_Objective_: Filter this material down to the lines that hold "code", copying each one.
— Start of Records for the exercise —
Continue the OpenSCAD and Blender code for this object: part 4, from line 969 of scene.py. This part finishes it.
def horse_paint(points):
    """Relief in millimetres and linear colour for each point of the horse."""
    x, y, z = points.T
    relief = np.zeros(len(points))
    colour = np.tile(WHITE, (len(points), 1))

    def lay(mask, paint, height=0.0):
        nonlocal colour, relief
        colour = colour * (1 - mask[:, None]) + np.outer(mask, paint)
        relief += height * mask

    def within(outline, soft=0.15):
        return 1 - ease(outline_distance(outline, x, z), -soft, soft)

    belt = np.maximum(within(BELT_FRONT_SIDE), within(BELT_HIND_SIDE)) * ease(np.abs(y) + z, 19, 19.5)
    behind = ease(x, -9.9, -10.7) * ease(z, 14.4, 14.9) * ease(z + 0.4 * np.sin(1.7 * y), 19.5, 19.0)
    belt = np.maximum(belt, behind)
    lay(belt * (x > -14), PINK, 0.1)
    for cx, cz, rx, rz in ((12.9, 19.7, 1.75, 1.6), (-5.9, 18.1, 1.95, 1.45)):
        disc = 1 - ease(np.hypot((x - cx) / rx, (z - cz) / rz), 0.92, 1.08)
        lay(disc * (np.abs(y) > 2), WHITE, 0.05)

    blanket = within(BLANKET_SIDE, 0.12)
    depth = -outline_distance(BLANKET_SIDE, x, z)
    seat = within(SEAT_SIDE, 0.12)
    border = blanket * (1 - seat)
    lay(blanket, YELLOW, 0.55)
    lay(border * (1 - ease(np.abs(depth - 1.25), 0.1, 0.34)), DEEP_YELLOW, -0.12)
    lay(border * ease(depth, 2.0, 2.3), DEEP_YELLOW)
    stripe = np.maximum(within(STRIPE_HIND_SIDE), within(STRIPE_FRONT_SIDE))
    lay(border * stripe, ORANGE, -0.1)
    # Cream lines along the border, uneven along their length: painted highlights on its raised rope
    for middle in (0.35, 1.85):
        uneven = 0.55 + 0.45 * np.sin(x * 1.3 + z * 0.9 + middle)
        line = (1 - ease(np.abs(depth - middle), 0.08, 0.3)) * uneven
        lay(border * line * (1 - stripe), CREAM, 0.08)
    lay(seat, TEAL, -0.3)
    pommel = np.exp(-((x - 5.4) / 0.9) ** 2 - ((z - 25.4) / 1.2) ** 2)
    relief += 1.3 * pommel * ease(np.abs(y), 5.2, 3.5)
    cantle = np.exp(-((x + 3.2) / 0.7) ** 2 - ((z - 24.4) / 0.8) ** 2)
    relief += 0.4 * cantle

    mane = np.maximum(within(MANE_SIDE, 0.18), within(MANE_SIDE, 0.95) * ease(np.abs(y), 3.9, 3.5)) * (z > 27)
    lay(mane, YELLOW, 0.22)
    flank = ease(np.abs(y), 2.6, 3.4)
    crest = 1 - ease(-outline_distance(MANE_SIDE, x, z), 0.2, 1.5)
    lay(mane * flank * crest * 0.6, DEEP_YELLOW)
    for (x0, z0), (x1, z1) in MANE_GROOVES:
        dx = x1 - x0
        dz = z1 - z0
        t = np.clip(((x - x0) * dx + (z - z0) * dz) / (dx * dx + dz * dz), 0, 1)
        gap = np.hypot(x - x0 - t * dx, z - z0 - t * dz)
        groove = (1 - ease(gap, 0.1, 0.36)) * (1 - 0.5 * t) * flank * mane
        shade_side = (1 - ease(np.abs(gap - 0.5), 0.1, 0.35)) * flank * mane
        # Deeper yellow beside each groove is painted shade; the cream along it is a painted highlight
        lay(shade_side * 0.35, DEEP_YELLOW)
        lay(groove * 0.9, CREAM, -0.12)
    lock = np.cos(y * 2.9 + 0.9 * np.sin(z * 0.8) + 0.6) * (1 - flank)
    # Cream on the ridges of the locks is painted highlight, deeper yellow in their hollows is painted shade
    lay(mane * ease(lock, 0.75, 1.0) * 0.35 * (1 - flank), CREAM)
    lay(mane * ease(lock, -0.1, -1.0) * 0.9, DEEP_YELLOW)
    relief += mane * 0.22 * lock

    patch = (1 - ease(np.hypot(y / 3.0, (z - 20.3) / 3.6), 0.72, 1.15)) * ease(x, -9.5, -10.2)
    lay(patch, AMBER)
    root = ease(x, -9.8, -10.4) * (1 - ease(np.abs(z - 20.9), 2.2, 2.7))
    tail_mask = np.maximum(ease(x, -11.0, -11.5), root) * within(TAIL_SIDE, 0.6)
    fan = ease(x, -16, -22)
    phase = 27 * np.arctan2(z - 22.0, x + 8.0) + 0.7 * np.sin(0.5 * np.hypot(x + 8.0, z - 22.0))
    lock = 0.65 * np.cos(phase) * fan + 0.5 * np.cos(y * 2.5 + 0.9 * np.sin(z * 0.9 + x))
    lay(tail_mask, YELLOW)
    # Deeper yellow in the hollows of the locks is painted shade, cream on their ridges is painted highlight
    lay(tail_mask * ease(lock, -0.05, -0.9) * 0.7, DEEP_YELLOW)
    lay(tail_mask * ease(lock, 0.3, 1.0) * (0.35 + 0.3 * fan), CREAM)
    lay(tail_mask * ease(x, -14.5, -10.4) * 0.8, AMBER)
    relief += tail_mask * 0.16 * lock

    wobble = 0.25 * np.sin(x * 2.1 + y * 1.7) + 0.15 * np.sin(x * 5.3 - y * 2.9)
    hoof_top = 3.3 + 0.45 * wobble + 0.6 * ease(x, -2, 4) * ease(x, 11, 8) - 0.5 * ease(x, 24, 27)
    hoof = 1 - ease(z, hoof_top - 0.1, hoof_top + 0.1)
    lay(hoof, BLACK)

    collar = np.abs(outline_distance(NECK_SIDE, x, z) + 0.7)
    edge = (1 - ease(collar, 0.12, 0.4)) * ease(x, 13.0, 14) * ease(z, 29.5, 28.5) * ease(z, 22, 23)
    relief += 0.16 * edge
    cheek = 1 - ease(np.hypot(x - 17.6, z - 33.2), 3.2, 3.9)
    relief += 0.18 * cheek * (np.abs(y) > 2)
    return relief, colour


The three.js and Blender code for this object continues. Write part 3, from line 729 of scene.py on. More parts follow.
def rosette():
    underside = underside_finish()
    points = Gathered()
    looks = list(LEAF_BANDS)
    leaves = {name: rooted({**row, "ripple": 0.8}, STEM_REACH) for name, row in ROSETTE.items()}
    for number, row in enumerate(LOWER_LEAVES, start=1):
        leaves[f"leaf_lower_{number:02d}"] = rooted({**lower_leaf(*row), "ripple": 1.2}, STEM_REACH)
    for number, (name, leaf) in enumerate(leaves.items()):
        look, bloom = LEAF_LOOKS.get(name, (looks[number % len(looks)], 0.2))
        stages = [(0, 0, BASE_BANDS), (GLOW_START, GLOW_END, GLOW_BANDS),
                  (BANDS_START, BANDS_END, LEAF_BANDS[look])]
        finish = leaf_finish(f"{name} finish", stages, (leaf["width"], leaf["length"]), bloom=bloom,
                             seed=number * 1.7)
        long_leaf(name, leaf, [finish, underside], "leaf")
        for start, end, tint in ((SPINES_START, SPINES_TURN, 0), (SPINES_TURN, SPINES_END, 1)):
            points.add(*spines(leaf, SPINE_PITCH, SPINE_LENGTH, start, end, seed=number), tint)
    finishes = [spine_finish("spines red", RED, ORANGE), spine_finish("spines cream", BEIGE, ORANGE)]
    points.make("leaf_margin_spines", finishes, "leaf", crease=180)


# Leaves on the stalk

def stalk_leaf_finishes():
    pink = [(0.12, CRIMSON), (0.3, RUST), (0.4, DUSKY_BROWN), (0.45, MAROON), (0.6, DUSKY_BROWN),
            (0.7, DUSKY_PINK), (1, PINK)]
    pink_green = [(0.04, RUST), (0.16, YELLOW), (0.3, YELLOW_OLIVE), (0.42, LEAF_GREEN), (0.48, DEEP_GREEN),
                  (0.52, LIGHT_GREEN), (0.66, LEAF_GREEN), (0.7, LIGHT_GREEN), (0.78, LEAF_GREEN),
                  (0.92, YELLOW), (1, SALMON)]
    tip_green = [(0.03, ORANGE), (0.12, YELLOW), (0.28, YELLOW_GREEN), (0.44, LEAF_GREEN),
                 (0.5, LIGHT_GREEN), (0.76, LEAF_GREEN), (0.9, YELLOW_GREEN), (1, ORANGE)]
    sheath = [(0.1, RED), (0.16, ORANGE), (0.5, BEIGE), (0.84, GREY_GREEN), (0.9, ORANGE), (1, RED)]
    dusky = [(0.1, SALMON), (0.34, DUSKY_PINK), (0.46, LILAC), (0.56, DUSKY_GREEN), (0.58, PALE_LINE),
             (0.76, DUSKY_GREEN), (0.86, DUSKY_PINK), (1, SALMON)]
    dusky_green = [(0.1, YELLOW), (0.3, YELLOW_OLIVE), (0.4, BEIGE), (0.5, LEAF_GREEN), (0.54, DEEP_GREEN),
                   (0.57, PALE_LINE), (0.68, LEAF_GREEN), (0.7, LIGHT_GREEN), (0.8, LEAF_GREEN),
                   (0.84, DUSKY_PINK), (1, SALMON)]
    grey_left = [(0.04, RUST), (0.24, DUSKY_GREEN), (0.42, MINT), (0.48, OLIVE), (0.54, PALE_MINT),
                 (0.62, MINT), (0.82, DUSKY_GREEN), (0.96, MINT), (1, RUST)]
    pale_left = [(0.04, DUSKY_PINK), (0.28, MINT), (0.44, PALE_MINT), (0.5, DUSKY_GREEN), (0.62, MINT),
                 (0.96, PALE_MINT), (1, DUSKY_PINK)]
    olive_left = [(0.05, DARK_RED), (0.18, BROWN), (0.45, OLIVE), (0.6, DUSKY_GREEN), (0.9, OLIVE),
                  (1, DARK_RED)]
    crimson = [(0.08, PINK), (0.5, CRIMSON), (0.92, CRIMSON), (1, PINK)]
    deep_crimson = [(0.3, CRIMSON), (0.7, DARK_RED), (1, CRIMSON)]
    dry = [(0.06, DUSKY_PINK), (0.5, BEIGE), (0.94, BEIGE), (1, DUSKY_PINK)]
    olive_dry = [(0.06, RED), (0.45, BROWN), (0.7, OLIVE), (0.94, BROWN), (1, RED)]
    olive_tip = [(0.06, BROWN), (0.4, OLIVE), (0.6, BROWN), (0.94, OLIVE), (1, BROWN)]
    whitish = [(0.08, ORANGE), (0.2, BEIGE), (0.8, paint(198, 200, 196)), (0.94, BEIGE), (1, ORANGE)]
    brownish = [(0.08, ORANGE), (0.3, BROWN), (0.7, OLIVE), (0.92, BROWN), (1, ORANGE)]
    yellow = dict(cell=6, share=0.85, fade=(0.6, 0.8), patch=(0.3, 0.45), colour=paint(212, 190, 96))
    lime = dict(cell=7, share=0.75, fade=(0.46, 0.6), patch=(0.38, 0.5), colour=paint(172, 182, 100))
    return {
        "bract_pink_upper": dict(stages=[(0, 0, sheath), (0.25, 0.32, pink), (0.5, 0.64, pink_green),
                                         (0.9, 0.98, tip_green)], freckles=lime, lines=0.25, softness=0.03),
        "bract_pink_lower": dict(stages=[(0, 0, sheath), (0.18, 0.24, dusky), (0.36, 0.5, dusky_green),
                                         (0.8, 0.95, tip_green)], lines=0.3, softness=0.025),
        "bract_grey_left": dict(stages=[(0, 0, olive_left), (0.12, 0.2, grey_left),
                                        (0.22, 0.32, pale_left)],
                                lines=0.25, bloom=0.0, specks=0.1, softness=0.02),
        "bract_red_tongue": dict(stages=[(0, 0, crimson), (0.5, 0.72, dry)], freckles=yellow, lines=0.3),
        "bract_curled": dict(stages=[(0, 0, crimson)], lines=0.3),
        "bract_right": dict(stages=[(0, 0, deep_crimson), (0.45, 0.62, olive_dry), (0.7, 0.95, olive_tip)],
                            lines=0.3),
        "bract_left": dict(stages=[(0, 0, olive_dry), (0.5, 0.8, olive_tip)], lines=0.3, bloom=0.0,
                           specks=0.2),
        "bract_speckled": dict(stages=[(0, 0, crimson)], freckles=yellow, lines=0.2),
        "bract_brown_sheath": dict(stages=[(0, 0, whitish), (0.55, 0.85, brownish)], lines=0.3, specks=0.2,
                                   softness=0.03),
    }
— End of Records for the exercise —
_Right answer_:
Continue the OpenSCAD and Blender code for this object: part 4, from line 969 of scene.py. This part finishes it.
The three.js and Blender code for this object continues. Write part 3, from line 729 of scene.py on. More parts follow.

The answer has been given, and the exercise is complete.